Pondering Spaghetti Lots and Slavery

Photo by Shirin McArthur.

Editor’s Note: This week’s guest post gives us an up-close look at what it was like to be enslaved. Writer, minister, and coach Shirin McArthur writes this week and next about her visit to the Whitney Plantation, a museum on the Mississippi River in Louisiana that educates the public about the history and legacies of slavery in the United States.  Owning our past is essential for reparations and change to occur.

Have you encountered the term “spaghetti lots” before? It’s a phrase I heard growing up in the North Valley of Albuquerque, New Mexico. It doesn’t refer to an abundance of pasta, but to the shape of land plots along the Rio Grande River (shown above), which runs like a backbone down the center of the state.
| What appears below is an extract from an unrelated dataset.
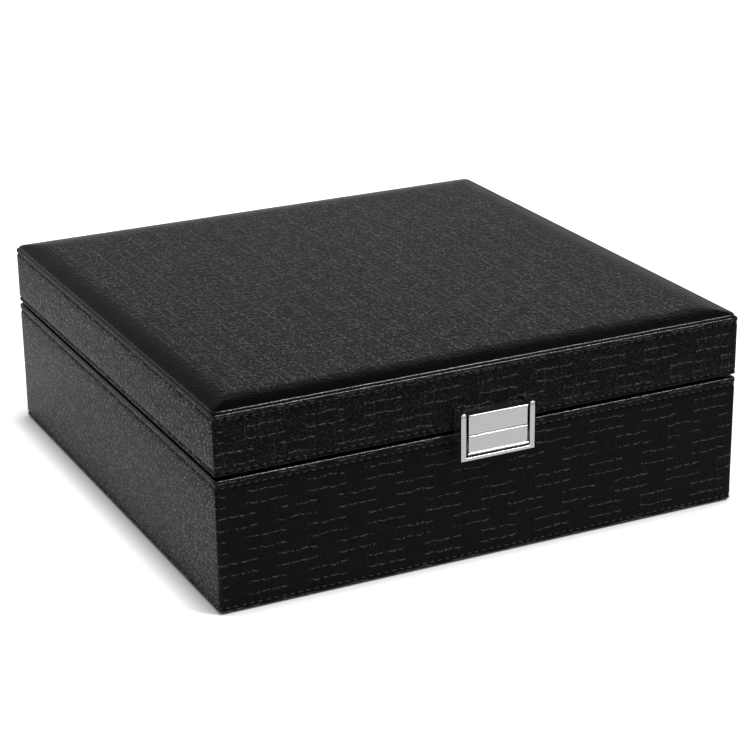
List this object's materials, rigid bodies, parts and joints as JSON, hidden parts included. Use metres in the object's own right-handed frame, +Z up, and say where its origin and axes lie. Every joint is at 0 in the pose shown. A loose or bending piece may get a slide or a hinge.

A century ago, when a farmer would divide his land amongst his sons (and yes, this was almost always about males back then), he wouldn’t divide a square into four smaller squares. Instead, he would divide the land into four long strips. This allowed each plot to retain access to precious river water for irrigation. When those sons then divided their land amongst their heirs, the same process resulted in even thinner strips, each of which retained access to the river and its irrigation rights. Eventually, local landowner maps resembled strands of spaghetti—hence the name spaghetti lots.
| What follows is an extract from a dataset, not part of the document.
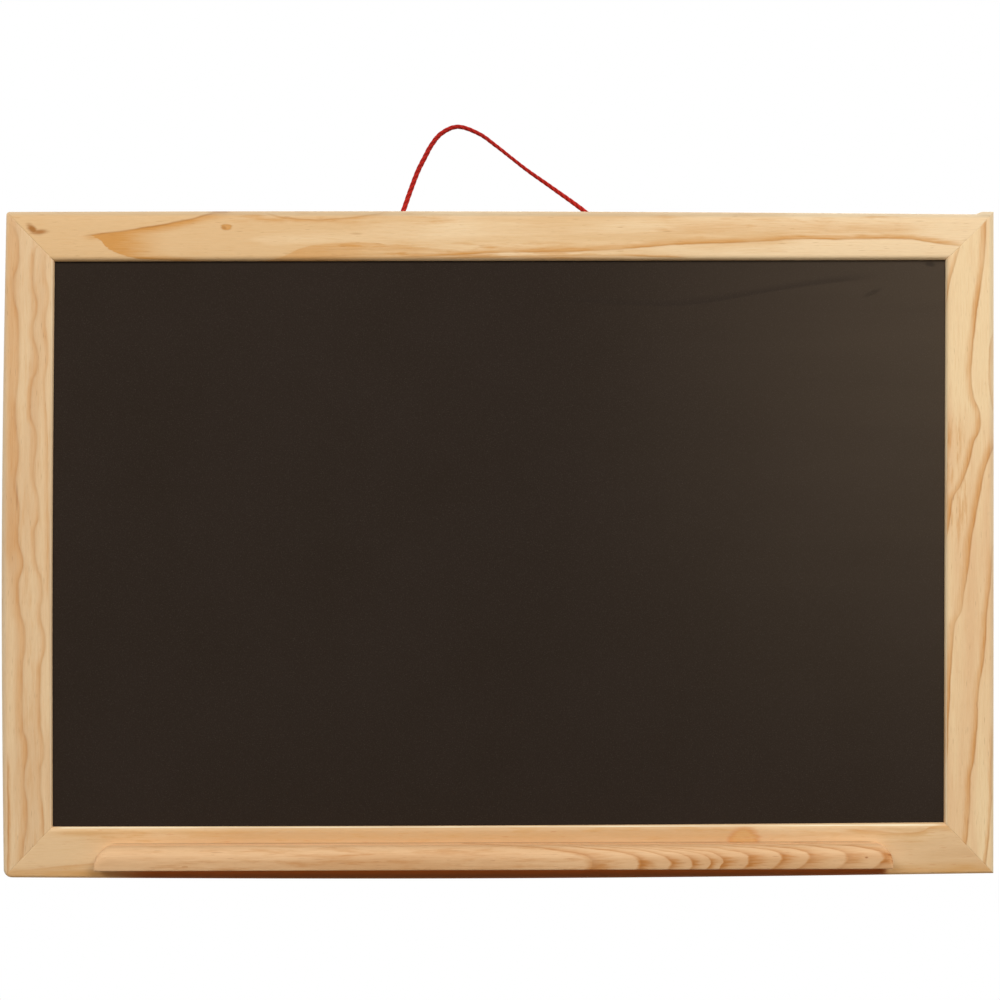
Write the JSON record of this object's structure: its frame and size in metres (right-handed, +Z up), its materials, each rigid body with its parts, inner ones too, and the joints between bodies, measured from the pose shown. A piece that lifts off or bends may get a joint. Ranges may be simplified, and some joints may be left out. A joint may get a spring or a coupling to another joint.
{
  "type": "chalkboard",
  "caption": "Wall chalkboard with a mitred pine frame, a dark matt writing panel, a chalk ledge and a red cord that swings on screw eyes to hang it by.",
  "frame": {"origin": "on the back of the bottom rail, half way along and half way up it, where the hung board touches the wall", "axes": "+X to the right as the board is read, -Y out of the writing face, +Y into the wall, +Z up"},
  "size_m": [0.6, 0.0447, 0.4583],
  "materials": {
    "frame_wood": "planed and sanded pine, clear, satin",
    "ledge_wood": "planed pine with arched grain, satin",
    "board_paint": "hardboard with matt near-black writing paint",
    "steel": "plain steel strip",
    "zinc": "zinc plated",
    "cord": "twisted red cord, slight sheen"
  },
  "bodies": {
    "board": {"top_rail": "frame_wood", "bottom_rail": "frame_wood", "left_stile": "frame_wood", "right_stile": "frame_wood", "writing_panel": "board_paint", "chalk_ledge": "ledge_wood", "corner_wedge_bottom_left_1": "steel", "corner_wedge_bottom_left_2": "steel", "corner_wedge_bottom_right_1": "steel", "corner_wedge_bottom_right_2": "steel", "corner_wedge_top_right_1": "steel", "corner_wedge_top_right_2": "steel", "corner_wedge_top_left_1": "steel", "corner_wedge_top_left_2": "steel", "panel_point_top_1": "steel", "panel_point_top_2": "steel", "panel_point_top_3": "steel", "panel_point_top_4": "steel", "panel_point_bottom_1": "steel", "panel_point_bottom_2": "steel", "panel_point_bottom_3": "steel", "panel_point_bottom_4": "steel", "panel_point_left_1": "steel", "panel_point_left_2": "steel", "panel_point_left_3": "steel", "panel_point_right_1": "steel", "panel_point_right_2": "steel", "panel_point_right_3": "steel", "ledge_screw_1": "zinc", "ledge_screw_2": "zinc", "ledge_screw_3": "zinc", "screw_eye_left": "zinc", "screw_eye_right": "zinc"},
    "hanging_loop": {"hanging_cord": "cord", "cord_knot_left": "cord", "cord_knot_right": "cord"}
  },
  "joints": [
    {"name": "loop_swing", "type": "hinge", "parent": "board", "child": "hanging_loop", "pos_m": [0, 0.005, 0.37575], "axis": [-1, 0, 0], "range_deg": [-15, 180]}
  ]
}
So, why have I shared this bit of childhood trivia with you? It’s because that phrase immediately sprang to mind when I recently viewed a map of plantations along the Mississippi River in southern Louisiana during a visit to the Whitney Plantation. While I didn’t take a picture of that map, you can find one if you scroll down on this site, which is based on the historical map found here (which you can zoom in to see an amazing level of detail; I encourage you to do so).
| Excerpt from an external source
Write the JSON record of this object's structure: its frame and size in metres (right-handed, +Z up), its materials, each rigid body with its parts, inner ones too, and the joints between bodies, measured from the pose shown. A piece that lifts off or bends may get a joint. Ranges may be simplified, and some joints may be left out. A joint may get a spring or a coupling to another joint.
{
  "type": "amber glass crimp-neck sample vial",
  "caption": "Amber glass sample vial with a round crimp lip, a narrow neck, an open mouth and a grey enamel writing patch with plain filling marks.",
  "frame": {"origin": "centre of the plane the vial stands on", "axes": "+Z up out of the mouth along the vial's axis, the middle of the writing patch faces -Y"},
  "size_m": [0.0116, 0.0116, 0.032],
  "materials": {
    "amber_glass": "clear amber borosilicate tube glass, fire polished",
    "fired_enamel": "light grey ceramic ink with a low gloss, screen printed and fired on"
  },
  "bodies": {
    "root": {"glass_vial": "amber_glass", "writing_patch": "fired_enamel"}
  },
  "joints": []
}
The concept of spaghetti lots allowed literally thousands of powerful white people to grow cotton and sugarcane along the Mississippi River. (Did you know that white women made up 40 percent of slaveowners? That fact is new to me, but it makes sense that men would give their daughters slaves, which were more “portable” property—and thereby minimize the further division of spaghetti lots along the mighty Mississippi.)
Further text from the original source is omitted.